Jon McNaught ne raconte pas grand chose dans L'été à Kingdom Fields. À première vue, le procédé narratif mis en place par l'auteur peut sembler paradoxal. Pour traduire la pesanteur du temps qui passe, la solution la plus évidente repose souvent sur l'utilisation de grandes cases invitant à l'abandon. Si quelques-unes rythment le récit, l'essentiel repose sur une mosaïque de bagatelles, enfermée dans des gaufriers très denses, comptant jusqu'à vingt-quatre vignettes. L'effet ainsi créé joue sur la décomposition de moments du quotidien ou l'empilement de non-événements. Il n'est en effet pas question d'une temporalité qui s'étiole, quitte à s'oublier, mais bien de minutes, d'heures de plus en plus lourdes, qui anesthésient.
Le propos n'est pas l'exposition de faits. Il s'agit de faire ressentir l'ennui, la lenteur, la multitude d'instants fugaces qui composent une journée... jusqu'à la fin des vacances. Derrière cette monotonie de façade, la subtilité du travail narratif n'en est que plus efficace. Par exemple, lorsque s'opposent les souvenirs merveilleux de l'exploration d'une grotte et la triste réalité de ce qu'est devenue cette plage, avec ses détritus qui se nichent entre chaque rocher. Ou lorsque Andrew semble vaciller entre l'ado traquant le signal 4G uniquement captable au sommet de la colline qui jouxte le lotissement et l'enfant partant explorer un ancien bunker avec un autre gamin rencontré au hasard.
Puis il y a les mouettes, omniprésentes. Elles sont partout. Non pas comme des ombres menaçantes à la Hitchcock, mais comme une évidence. D'une présence qui ne s'explique que parce que leur absence semble inconcevable. Elles font partie inhérente du décor. Leurs cris résonnent et, et avec eux, l'odeur des embruns n'est pas loin. Jon McNaught transforme ce qui semble n'être qu'un gimmick visuel en un ingrédient essentiel à l'ambiance de son scénario. Ces oiseaux suggèrent une atmosphère.
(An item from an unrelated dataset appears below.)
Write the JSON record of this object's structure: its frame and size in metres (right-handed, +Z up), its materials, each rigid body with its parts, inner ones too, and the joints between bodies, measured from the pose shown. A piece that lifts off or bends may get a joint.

L'été à Kingdom Fields invite à se perdre dans ses saynètes mornes. Il ne faut pas s'attendre à de gros éclat, de crises, de fugues sous un ciel orageux. Il n'est pas question de malaise ou de tristesse. Juste d'un ennui palpable, une mélancolie qui engourdit les sens. Séjourner à Kingdom Field, c'est s'emmerder, mais il faut faire avec... et laisser passer le temps à défaut de mieux. Le talent de Jon McNaught est de rendre l'ensemble étrangement beau et entêtant.